6. (SBU) CODEL Tauscher had separate meetings with CSSD Deputy Jan
Hamacek, Chair of the Foreign Relations Committee, and Green Deputy
Ondrej Liska, Chair of the European Affairs Committee. Both are
bright, young, first-time MPs who have been skeptics of the MD
project to date. Both traveled to Washington earlier this year and
returned to Prague concerned that the European project did not have
strong Democratic support. In separate meetings, CODEL Tauscher was
able to allay many of their concerns, specifically relating to
domestic U.S. politics. Both are very concerned about NATO, and
clearly appreciated the CODEL's strong and persuasive approach to
"NATOizing" MD, and the clear statement that the Czech and Polish
pieces of the European site are indivisible. Both expressed
interest in continuing to work closely with Members of Congress in
the months ahead.


7. (SBU) CODEL Tauscher's meeting with CSSD Chairman Jiri Paroubek
came just hours after the leaders of Social Democratic parties from
the Central European states issued a declaration in Prague stating
their opposition to the U.S. MD project. Chairman Tauscher and
other CODEL members noted their concern with this statement, which
did not reflect any awareness of the threat. Noting that her
message addresses many of the themes that Paroubek has previously
identified as important to him and his party, Tauscher encouraged
Paroubek not to play politics with national security matters and to
look closely at the threat. As he has in previous meetings with
American officials, Paroubek stated that he personally has no
opposition to MD, but that he cannot take a more positive stance
when over 80% of his party are opposed. He offered several openings
however: he told CODEL (and the press) that he is prepared to
change his position if convinced that the threat is not "virtual,"

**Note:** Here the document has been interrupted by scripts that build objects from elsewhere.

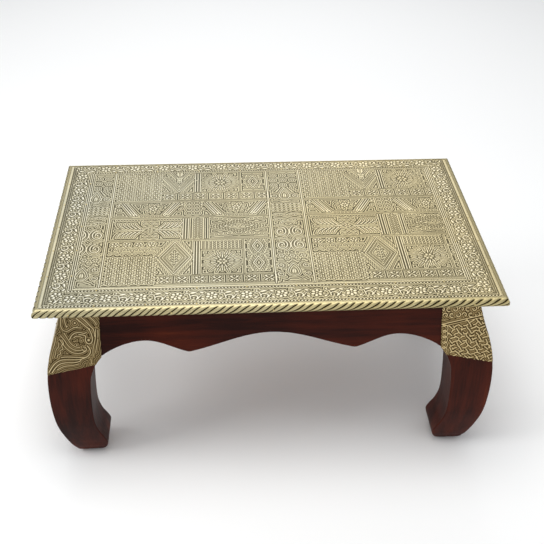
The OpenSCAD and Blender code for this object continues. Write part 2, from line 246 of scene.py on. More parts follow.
def pressDome(relief, x, y, length, width, angle=0.0, height=1.0, narrow=0.0):
    reach = max(length, width) / 2 + relief["cell"]
    found = windowOf(relief, x - reach, x + reach, y - reach, y + reach)
    if found is None:
        return
    place, xs, ys = found
    turn = math.radians(angle)
    along = ((xs - x) * math.cos(turn) + (ys - y) * math.sin(turn)) / (length / 2)
    aside = (ys - y) * math.cos(turn) - (xs - x) * math.sin(turn)
    half = width / 2 * (1 - narrow * along)
    dome = height * np.sqrt(np.clip(1 - along ** 2 - (aside / np.maximum(half, 0.01)) ** 2, 0, 1))
    relief["height"][place] = np.maximum(relief["height"][place], dome)


def pressStroke(relief, points, width, height=1.0, fade=0.0):
    points = np.array(points, dtype=float)
    half = width / 2
    found = windowOf(relief, points[:, 0].min() - half, points[:, 0].max() + half,
                     points[:, 1].min() - half, points[:, 1].max() + half)
    if found is None:
        return
    place, xs, ys = found
    best = np.full((ys.shape[0], xs.shape[1]), 9.0)
    count = len(points) - 1
    for i in range(count):
        start, step = points[i], points[i + 1] - points[i]
        size = max(float(step @ step), 1e-9)
        t = np.clip(((xs - start[0]) * step[0] + (ys - start[1]) * step[1]) / size, 0, 1)
        away = np.hypot(xs - start[0] - t * step[0], ys - start[1] - t * step[1])
        slim = 1 - fade * (i + t) / count
        best = np.minimum(best, away / (half * slim))
    ridge = abs(height) * np.sqrt(np.clip(1 - best ** 2, 0, 1))
    old = relief["height"][place]
    relief["height"][place] = np.maximum(old, ridge) if height > 0 else old * (1 - ridge)


def arcPoints(x, y, r0, r1, a0, a1, count=14, squash=1.0):
    turns = np.radians(np.linspace(a0, a1, count))
    radii = np.linspace(r0, r1, count)
    return [(x + r * math.cos(a), y + squash * r * math.sin(a)) for r, a in zip(radii, turns)]


def pressArc(relief, x, y, radius, a0, a1, width, height=1.0, count=14, squash=1.0):
    pressStroke(relief, arcPoints(x, y, radius, radius, a0, a1, count, squash), width, height)


def pressLine(relief, x0, y0, x1, y1, width, height=1.0):
    pressStroke(relief, [(x0, y0), (x1, y1)], width, height)


def pressFlower(relief, x, y, radius, petals, turn=0.0, height=1.0):
    petalWidth = min(1.125 * math.pi / petals, 0.62) * radius
    for k in range(petals):
        angle = turn + 360 * k / petals
        out = math.radians(angle)
        pressDome(relief, x + 0.6 * radius * math.cos(out), y + 0.6 * radius * math.sin(out),
                  0.8 * radius, petalWidth, angle, height, -0.35)
    pressDome(relief, x, y, 0.36 * radius, 0.36 * radius, 0, height)


def pressRays(relief, x, y, r0, r1, count, width, height=0.9, turn=0.0):
    for k in range(count):
        out = math.radians(turn + 360 * k / count)
        pressLine(relief, x + r0 * math.cos(out), y + r0 * math.sin(out),
                  x + r1 * math.cos(out), y + r1 * math.sin(out), width, height)


def pressDots(relief, points, size, height=0.9):
    for x, y in points:
        pressDome(relief, x, y, size, size, 0, height)


def pressLozenge(relief, x, y, halfX, halfY, width, height=0.9):
    corners = [(x, y - halfY), (x + halfX, y), (x, y + halfY), (x - halfX, y), (x, y - halfY)]
    pressStroke(relief, corners, width, height)


def dottedRun(start, end, pitch):
    count = max(int(math.dist(start, end) / pitch), 1)
    return [tuple(a + (b - a) * i / count for a, b in zip(start, end)) for i in range(count + 1)]


# A row of short slanting beads, read as a thin twisted cord
def pressCord(relief, x0, y0, x1, y1, pitch, size, slant):
    heading = math.degrees(math.atan2(y1 - y0, x1 - x0))
    for x, y in dottedRun((x0, y0), (x1, y1), pitch):
        pressDome(relief, x, y, size, size * 0.5, heading + slant, 0.95)


def smoothed(height, cell, radiusMm):
    rows = np.fft.fftfreq(height.shape[0], cell)[:, None]
    columns = np.fft.rfftfreq(height.shape[1], cell)[None, :]
    spread = np.exp(-2 * (math.pi * radiusMm) ** 2 * (rows ** 2 + columns ** 2))
    return np.fft.irfft2(np.fft.rfft2(height) * spread, s=height.shape)


quarters = [(-1, -1), (-1, 1), (1, -1), (1, 1)]

# Sizes in mm. Leaves are (x, y, length, width, angle, height, how much the tip narrows), and stems are
# runs of points; both are measured from the middle between two flowers
vine = {
    "pitch": 66.8,
    "flower": 12.5,
    "petals": 6,
    "curl": 7.2,
    "leaves": [(-0.5, -6, 5, 4.4, 0, 0.9, 0), (-1, 10.5, 17, 6.4, 14, 1.0, 0.4),
               (14, 11, 12, 5.8, 150, 1.0, 0.4), (-16, -9, 10, 5.6, 30, 1.0, 0.3),
               (17, -10, 10, 5.6, -35, 1.0, 0.3), (-14, 14, 6, 5, 0, 0.95, 0), (2, -16, 8, 3.6, 0, 0.9, 0)],
    "stems": [[(-18.4, 5), (-14.4, 9), (-9, 6), (-8, -1)], [(8, -9), (11, -2), (14, 3), (18, 3)]],
}


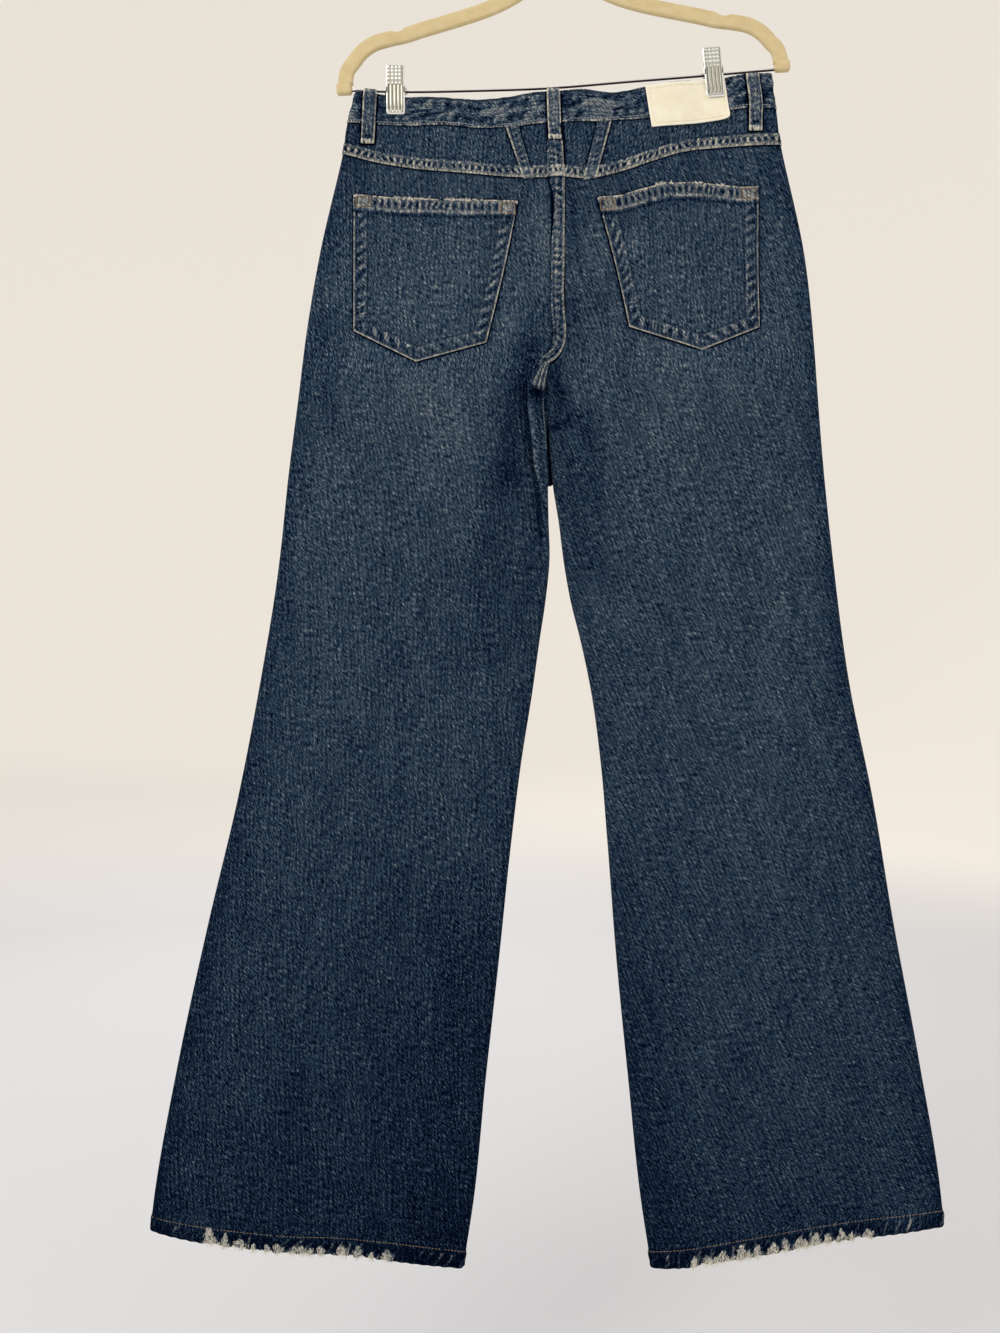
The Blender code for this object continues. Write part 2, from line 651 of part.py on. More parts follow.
def hem_lifts(levels, cols):
    """Thickness of a leg panel, with the turned hem at its foot."""
    at_hem = (np.asarray(levels) >= HEM_TOP - 1e-6)[:, None] * np.ones((1, cols))
    out = np.where(at_hem, HEM_OUT, HALF_CLOTH)
    inside = np.where(at_hem, HEM_IN, -HALF_CLOTH)
    return out, inside


def back(group, side):
    levels = np.array((YOKE_SEAM + SEAM_GAP / 2,) + BODY_LEVELS
                      + (HEM_TOP - STEP, HEM_TOP, HEM_EDGE))
    columns = columns_of(side)
    if side == "left":
        columns = np.insert(columns, len(columns) - len(ARC_TURNS),
                            1 - ARC_SHARE - STEP / CENTRE_BAND * ARC_SHARE)
    out, inside = hem_lifts(levels, len(columns))
    if side == "left":
        in_band = (columns >= 1 - ARC_SHARE - 1e-9)[None, :]
        above = (1 - ease((levels - SEAT) / (CROTCH - SEAT)))[:, None]
        out = out + FELL_RISE * in_band * above
    panel(group, "back_" + side, side, -1, levels, out, inside, "denim", columns)


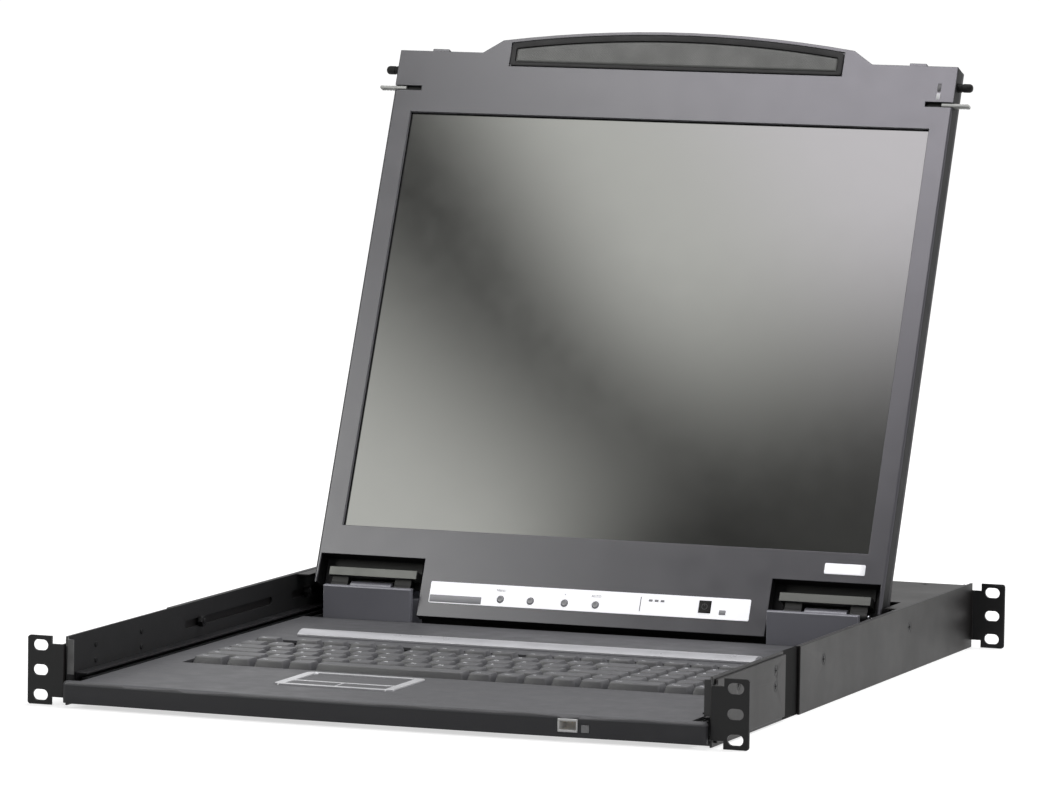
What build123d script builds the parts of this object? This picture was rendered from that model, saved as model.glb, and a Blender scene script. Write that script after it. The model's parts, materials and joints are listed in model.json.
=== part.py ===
from build123d import *
import os
from math import sin, cos, radians, sqrt

os.makedirs("parts", exist_ok=True)

# ---------------------------------------------------------------- driving dimensions (mm)
# Frame: X to the right, Y to the rear, Z up. The origin is the centre of the front rack-hole
# pattern, in the rear face of the front ears. Heights h are counted from the underside.
rack_half_height = 22.0          # the chassis is 44 high
rack_height = 44.0
rack_width = 482.6               # over the ears
hole_x = 232.55                  # rack hole centre lines
hole_h = (6.125, 22.0, 37.875)   # the three rack holes of one unit
slot_len, slot_w = 10.5, 7.0

wall_x = 215.0                   # inner face of the chassis side walls
wall_t = 1.5
floor_t = 1.2
chassis_y0, chassis_y1 = 1.0, 535.0
bracket_t = 2.0
front_plate_y = 138.0            # rear end of the front side plates
rear_plate_y0, rear_ear_y = 167.0, 545.0

cover_y0 = 420.0                 # rear bay cover
cover_h = 42.5

slide_h0, slide_h1 = 2.0, 20.0   # outer slide member

deck_half = 204.5
deck_h, deck_t = 16.5, 2.0
deck_rear = 372.0
lip_half = 215.4                 # the front lip closes the mouth of the chassis
lip_h0 = 2.6
lip_back, lip_end, lip_bow = -2.6, -7.5, -13.5
tray_half, tray_t = 204.9, 1.5
tray_y0, tray_y1 = 6.0, 416.0
tray_h0, tray_h1 = 2.0, 14.4

key_pitch = 19.0
key_gap = 1.9
key_h0, key_h1 = 13.4, 20.0
keys_x0 = -180.5
well_x, well_y0, well_y1 = 184.0, 111.5, 247.0
pad_x, pad_y = -49.5, 69.0        # centre of the touchpad frame
port_x, port_h = 126.9, 9.9       # socket in the front lip

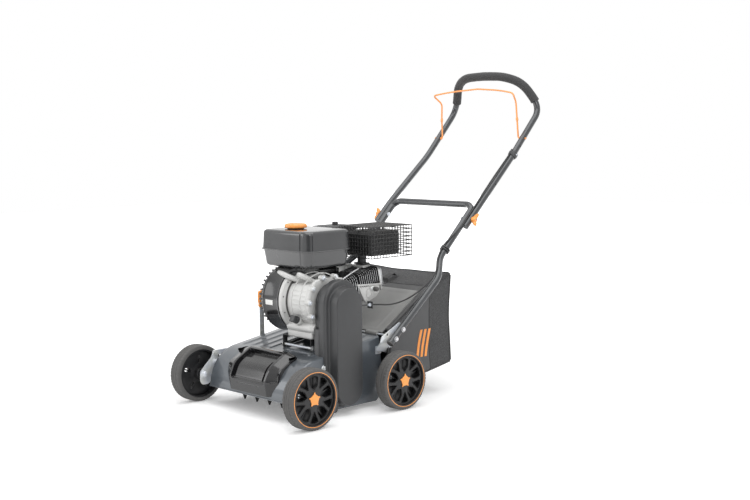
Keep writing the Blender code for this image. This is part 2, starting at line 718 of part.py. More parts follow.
def rotor():
    """Shaft with its stack of fixed blades, and its two bearings."""
    end = BELT_X + PULLEY_WIDTH / 2 + 0.004
    shaft = rod_x("blade_rotor", STEEL, (DECK_RIGHT_X - 0.006, end), ROTOR_STATION,
                  ROTOR_HEIGHT, ROTOR_SHAFT_RADIUS)
    middle = (DECK_LEFT_X + DECK_RIGHT_X) / 2
    half = BLADE_PITCH * (BLADES - 1) / 2
    add(shaft, rod_x("blade_sleeve", STEEL, (middle - half - 0.004, middle + half + 0.004),
                     ROTOR_STATION, ROTOR_HEIGHT, SLEEVE_RADIUS, 6))
    for i in range(BLADES):
        x = middle - half + BLADE_PITCH * i
        turn = -90.0 + (180.0 / BLADE_POINTS) * (i % 2)
        span = (x - BLADE_THICKNESS / 2, x + BLADE_THICKNESS / 2)
        add(shaft, plate(f"blade_{i}", STEEL, "X", blade_outline(BLADE_POINTS, turn), span))
    origin_to(shaft, 0.0, ROTOR_STATION, ROTOR_HEIGHT)
    for side, name, face in ((1, "left", DECK_LEFT_X), (-1, "right", DECK_RIGHT_X)):
        inner = face - side * (SHEET + GAP)
        span = sorted((inner, inner - side * 0.011))
        bearing = rod_x(f"rotor_bearing_{name}", CAST, span, ROTOR_STATION, ROTOR_HEIGHT,
                        0.024, 16)
        lugs = rounded([(ROTOR_STATION - 0.038, ROTOR_HEIGHT - 0.008),
                        (ROTOR_STATION + 0.038, ROTOR_HEIGHT - 0.008),
                        (ROTOR_STATION + 0.038, ROTOR_HEIGHT + 0.008),
                        (ROTOR_STATION - 0.038, ROTOR_HEIGHT + 0.008)], 0.006, 1)
        add(bearing, plate(f"bearing_lugs_{name}", CAST, "X", lugs,
                           sorted((inner - side * 0.001, inner - side * 0.006))))
        cut(bearing, rod_x(f"bearing_bore_{name}", CAST, (span[0] - CUT, span[1] + CUT),
                           ROTOR_STATION, ROTOR_HEIGHT, ROTOR_SHAFT_RADIUS + GAP, 40))


def pulley(name, root, bore, height):
    """A grooved pulley on its shaft."""
    half = PULLEY_WIDTH / 2
    groove = BELT_WIDTH / 2 + GAP
    lip = root + PULLEY_LIP
    profile = [(lip, half), (lip, groove + 0.0006), (root, groove), (root, -groove),
               (lip, -groove - 0.0006), (lip, -half), (bore, -half), (bore, half)]
    return turned(name, ZINC, profile, (BELT_X, CRANK_STATION, height), 20, closed=True)


def belt_outline(low_radius, high_radius, count=17):
    """Outline of a belt run round two pulleys, seen from the side."""
    lean = math.degrees(math.asin((low_radius - high_radius) / (CRANK_HEIGHT - ROTOR_HEIGHT)))
    top = arc((CRANK_STATION, CRANK_HEIGHT), high_radius, lean, 180 - lean, count)
    return top + arc((ROTOR_STATION, ROTOR_HEIGHT), low_radius, 180 - lean, 360 + lean, count)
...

he suggested that he could move the party in a different direction
if only 65% of the party were opposed, and he promised to abide by
any MD agreement that is ratified should he become prime minister in
the future. Paroubek also explained the domestic context for his
stance, notably the success he has had to date in reducing support
for the Communist Party, a process that could be reversed if he were
to take a more positive stance on MD. Paroubek said he hoped to see
Chairman Tauscher during his planned autumn visit to the United


8. (U) CODEL Tauscher received extensive press coverage in both
broadcast and print media; the reporting was factual and extremely
effective in advancing our public effort on MD. The CODEL's clear
statements punctured many myths (that the Congress opposes the
Polish interceptors, that Democrats oppose MD, that it is foolish to
conclude agreements in advance of the 2008 elections) and made clear
that NATO will be a centerpiece of U.S. engagement. The timing was
especially good in relation to the Central European Social
Democrats' declaration: Paroubek's comments after meeting with
CODEL Tauscher were much more moderate than we would have expected
after a major political meeting and tended to blunt the impact of
the political declaration. The visit made a strong contribution to
the Czech-U.S. effort to relaunch the public debate on MD.